The data must be written out once more, precisely as given.
··········
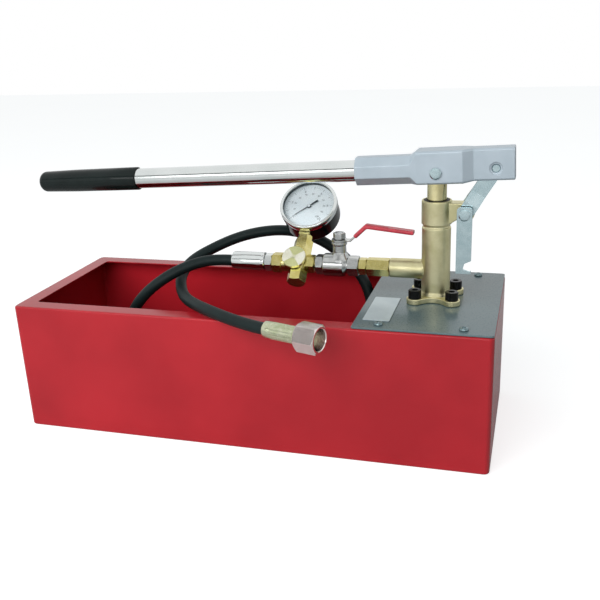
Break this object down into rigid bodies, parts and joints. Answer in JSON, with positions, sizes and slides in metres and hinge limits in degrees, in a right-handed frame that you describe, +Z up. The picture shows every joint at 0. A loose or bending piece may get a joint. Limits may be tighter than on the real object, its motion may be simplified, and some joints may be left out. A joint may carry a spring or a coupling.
{
  "type": "hand pressure test pump",
  "caption": "Hand-levered piston pump on an open steel water tank, with ball valve, release valve, pressure gauge and flexible test hose for filling and pressing pipework.",
  "frame": {"origin": "centre of the tank's flat underside", "axes": "+Z up out of the tank, +X along the tank towards the pump end, +Y away from the side that the gauge faces"},
  "size_m": [0.5141, 0.2481, 0.2976],
  "materials": {
    "red_enamel": "glossy red enamel on sheet steel",
    "grey_enamel": "satin grey-blue paint on steel plate",
    "label": "bare thin plate, brushed",
    "zinc": "bright zinc plating",
    "yellow_zinc": "yellow-passivated zinc plating",
    "cast_brass": "dull cast brass",
    "turned_brass": "turned brass",
    "nickel": "nickel plating over forged brass",
    "chrome": "bright chrome plating",
    "steel": "ground steel",
    "black_oxide": "black oxide on alloy steel",
    "black_rubber": "matt black rubber",
    "black_plastic": "black moulded plastic",
    "black_grip": "glossy black vinyl grip",
    "red_vinyl": "dipped red vinyl",
    "painted_casting": "light grey paint on a casting",
    "white_dial": "white dial face",
    "window": "clear gauge window",
    "sealing": "white sealing ring"
  },
  "bodies": {
    "pump": {"tank": "red_enamel", "cover_plate": "grey_enamel", "cover_screw_1": "zinc", "cover_screw_2": "zinc", "cover_screw_3": "zinc", "cover_screw_4": "zinc", "rating_plate": "label", "pump_body": "cast_brass", "wiper_ring": "black_rubber", "plunger_seal": "sealing", "flange_screw_1": "black_oxide", "flange_screw_2": "black_oxide", "flange_screw_3": "black_oxide", "flange_screw_4": "black_oxide", "backing_plate": "zinc", "suction_seat": "turned_brass", "suction_pipe": "turned_brass", "suction_strainer": "black_plastic", "pressure_seat": "turned_brass", "outlet_adapter": "cast_brass", "outlet_locknut": "cast_brass", "valve_body": "nickel", "valve_end": "nickel", "valve_seat_left": "sealing", "valve_seat_right": "sealing", "manifold": "turned_brass", "manifold_plug": "turned_brass", "gauge_socket": "turned_brass", "gauge_case": "black_plastic", "gauge_bezel": "chrome", "gauge_glass": "window", "gauge_dial": "white_dial", "gauge_tube": "turned_brass", "hose_nut": "chrome", "hose_ferrule": "chrome", "hose": "black_rubber", "end_ferrule": "yellow_zinc", "end_nipple": "steel", "pivot_pin": "zinc"},
    "plunger_unit": {"plunger": "turned_brass"},
    "lever": {"lever_casting": "painted_casting", "lever_tube": "chrome", "lever_grip": "black_grip", "plunger_pin": "zinc", "link_pin": "zinc"},
    "link": {"link_front": "zinc", "link_back": "zinc"},
    "hook": {"transport_hook": "zinc"},
    "valve_lever": {"valve_ball": "chrome", "valve_stem": "steel", "stem_nut": "nickel", "valve_handle": "nickel", "handle_sleeve": "red_vinyl"},
    "spindle": {"release_spindle": "steel"},
    "knob": {"release_knob": "turned_brass"},
    "pointer": {"gauge_pointer": "black_plastic"},
    "swivel": {"swivel_nut": "zinc"},
    "suction_check": {"suction_ball": "steel"},
    "pressure_check": {"pressure_ball": "steel", "pressure_spring": "steel"}
  },
  "joints": [
    {"name": "plunger_slide", "type": "slide", "parent": "pump", "child": "plunger_unit", "axis": [0, 0, 1], "range_m": [0, 0.0415]},
    {"name": "lever_swing", "type": "hinge", "parent": "plunger_unit", "child": "lever", "pos_m": [0.185, 0, 0.273], "axis": [0, 1, 0], "range_deg": [0, 40]},
    {"name": "link_swing", "type": "hinge", "parent": "pump", "child": "link", "pos_m": [0.2135, 0, 0.234], "axis": [0, -1, 0], "range_deg": [0, 10]},
    {"name": "hook_swing", "type": "hinge", "parent": "pump", "child": "hook", "pos_m": [0.2135, 0, 0.234], "axis": [0, -1, 0], "range_deg": [-25, 140]},
    {"name": "valve_turn", "type": "hinge", "parent": "pump", "child": "valve_lever", "pos_m": [0.086, 0, 0.1733], "axis": [0, 0, -1], "range_deg": [0, 90]},
    {"name": "spindle_lift", "type": "slide", "parent": "pump", "child": "spindle", "axis": [0, -0.6794, 0.7337], "range_m": [0, 0.001]},
    {"name": "knob_turn", "type": "hinge", "parent": "spindle", "child": "knob", "pos_m": [0.0387, 0, 0.1733], "axis": [0, -0.6794, 0.7337], "range_deg": [0, 360]},
    {"name": "pointer_turn", "type": "hinge", "parent": "pump", "child": "pointer", "pos_m": [0.0422, 0.04916, 0.21882], "axis": [0, 0.6794, -0.7337], "range_deg": [0, 270], "stiffness_Nm_per_rad": 0.002},
    {"name": "swivel_nut_turn", "type": "hinge", "parent": "pump", "child": "swivel", "pos_m": [0.0435, -0.1225, 0.1463], "axis": [0.9563, -0.2924, 0], "continuous": true},
    {"name": "suction_ball_lift", "type": "slide", "parent": "pump", "child": "suction_check", "axis": [0, 0, 1], "range_m": [0, 0.002]},
    {"name": "pressure_ball_lift", "type": "slide", "parent": "pump", "child": "pressure_check", "axis": [-1, 0, 0], "range_m": [0, 0.002], "stiffness_N_per_m": 100}
  ],
  "couplings": [
    {"joint": "plunger_slide", "follows": "lever_swing", "m_per_rad": 0.059},
    {"joint": "link_swing", "follows": "lever_swing", "ratio": 0.245},
    {"joint": "knob_turn", "follows": "spindle_lift", "rad_per_m": 6283}
  ]
}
··········
* _Result for this exercise_
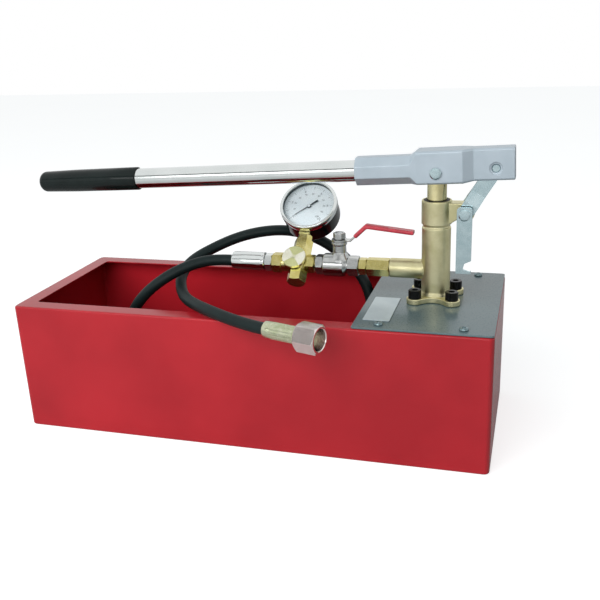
Break this object down into rigid bodies, parts and joints. Answer in JSON, with positions, sizes and slides in metres and hinge limits in degrees, in a right-handed frame that you describe, +Z up. The picture shows every joint at 0. A loose or bending piece may get a joint. Limits may be tighter than on the real object, its motion may be simplified, and some joints may be left out. A joint may carry a spring or a coupling.
{
  "type": "hand pressure test pump",
  "caption": "Hand-levered piston pump on an open steel water tank, with ball valve, release valve, pressure gauge and flexible test hose for filling and pressing pipework.",
  "frame": {"origin": "centre of the tank's flat underside", "axes": "+Z up out of the tank, +X along the tank towards the pump end, +Y away from the side that the gauge faces"},
  "size_m": [0.5141, 0.2481, 0.2976],
  "materials": {
    "red_enamel": "glossy red enamel on sheet steel",
    "grey_enamel": "satin grey-blue paint on steel plate",
    "label": "bare thin plate, brushed",
    "zinc": "bright zinc plating",
    "yellow_zinc": "yellow-passivated zinc plating",
    "cast_brass": "dull cast brass",
    "turned_brass": "turned brass",
    "nickel": "nickel plating over forged brass",
    "chrome": "bright chrome plating",
    "steel": "ground steel",
    "black_oxide": "black oxide on alloy steel",
    "black_rubber": "matt black rubber",
    "black_plastic": "black moulded plastic",
    "black_grip": "glossy black vinyl grip",
    "red_vinyl": "dipped red vinyl",
    "painted_casting": "light grey paint on a casting",
    "white_dial": "white dial face",
    "window": "clear gauge window",
    "sealing": "white sealing ring"
  },
  "bodies": {
    "pump": {"tank": "red_enamel", "cover_plate": "grey_enamel", "cover_screw_1": "zinc", "cover_screw_2": "zinc", "cover_screw_3": "zinc", "cover_screw_4": "zinc", "rating_plate": "label", "pump_body": "cast_brass", "wiper_ring": "black_rubber", "plunger_seal": "sealing", "flange_screw_1": "black_oxide", "flange_screw_2": "black_oxide", "flange_screw_3": "black_oxide", "flange_screw_4": "black_oxide", "backing_plate": "zinc", "suction_seat": "turned_brass", "suction_pipe": "turned_brass", "suction_strainer": "black_plastic", "pressure_seat": "turned_brass", "outlet_adapter": "cast_brass", "outlet_locknut": "cast_brass", "valve_body": "nickel", "valve_end": "nickel", "valve_seat_left": "sealing", "valve_seat_right": "sealing", "manifold": "turned_brass", "manifold_plug": "turned_brass", "gauge_socket": "turned_brass", "gauge_case": "black_plastic", "gauge_bezel": "chrome", "gauge_glass": "window", "gauge_dial": "white_dial", "gauge_tube": "turned_brass", "hose_nut": "chrome", "hose_ferrule": "chrome", "hose": "black_rubber", "end_ferrule": "yellow_zinc", "end_nipple": "steel", "pivot_pin": "zinc"},
    "plunger_unit": {"plunger": "turned_brass"},
    "lever": {"lever_casting": "painted_casting", "lever_tube": "chrome", "lever_grip": "black_grip", "plunger_pin": "zinc", "link_pin": "zinc"},
    "link": {"link_front": "zinc", "link_back": "zinc"},
    "hook": {"transport_hook": "zinc"},
    "valve_lever": {"valve_ball": "chrome", "valve_stem": "steel", "stem_nut": "nickel", "valve_handle": "nickel", "handle_sleeve": "red_vinyl"},
    "spindle": {"release_spindle": "steel"},
    "knob": {"release_knob": "turned_brass"},
    "pointer": {"gauge_pointer": "black_plastic"},
    "swivel": {"swivel_nut": "zinc"},
    "suction_check": {"suction_ball": "steel"},
    "pressure_check": {"pressure_ball": "steel", "pressure_spring": "steel"}
  },
  "joints": [
    {"name": "plunger_slide", "type": "slide", "parent": "pump", "child": "plunger_unit", "axis": [0, 0, 1], "range_m": [0, 0.0415]},
    {"name": "lever_swing", "type": "hinge", "parent": "plunger_unit", "child": "lever", "pos_m": [0.185, 0, 0.273], "axis": [0, 1, 0], "range_deg": [0, 40]},
    {"name": "link_swing", "type": "hinge", "parent": "pump", "child": "link", "pos_m": [0.2135, 0, 0.234], "axis": [0, -1, 0], "range_deg": [0, 10]},
    {"name": "hook_swing", "type": "hinge", "parent": "pump", "child": "hook", "pos_m": [0.2135, 0, 0.234], "axis": [0, -1, 0], "range_deg": [-25, 140]},
    {"name": "valve_turn", "type": "hinge", "parent": "pump", "child": "valve_lever", "pos_m": [0.086, 0, 0.1733], "axis": [0, 0, -1], "range_deg": [0, 90]},
    {"name": "spindle_lift", "type": "slide", "parent": "pump", "child": "spindle", "axis": [0, -0.6794, 0.7337], "range_m": [0, 0.001]},
    {"name": "knob_turn", "type": "hinge", "parent": "spindle", "child": "knob", "pos_m": [0.0387, 0, 0.1733], "axis": [0, -0.6794, 0.7337], "range_deg": [0, 360]},
    {"name": "pointer_turn", "type": "hinge", "parent": "pump", "child": "pointer", "pos_m": [0.0422, 0.04916, 0.21882], "axis": [0, 0.6794, -0.7337], "range_deg": [0, 270], "stiffness_Nm_per_rad": 0.002},
    {"name": "swivel_nut_turn", "type": "hinge", "parent": "pump", "child": "swivel", "pos_m": [0.0435, -0.1225, 0.1463], "axis": [0.9563, -0.2924, 0], "continuous": true},
    {"name": "suction_ball_lift", "type": "slide", "parent": "pump", "child": "suction_check", "axis": [0, 0, 1], "range_m": [0, 0.002]},
    {"name": "pressure_ball_lift", "type": "slide", "parent": "pump", "child": "pressure_check", "axis": [-1, 0, 0], "range_m": [0, 0.002], "stiffness_N_per_m": 100}
  ],
  "couplings": [
    {"joint": "plunger_slide", "follows": "lever_swing", "m_per_rad": 0.059},
    {"joint": "link_swing", "follows": "lever_swing", "ratio": 0.245},
    {"joint": "knob_turn", "follows": "spindle_lift", "rad_per_m": 6283}
  ]
}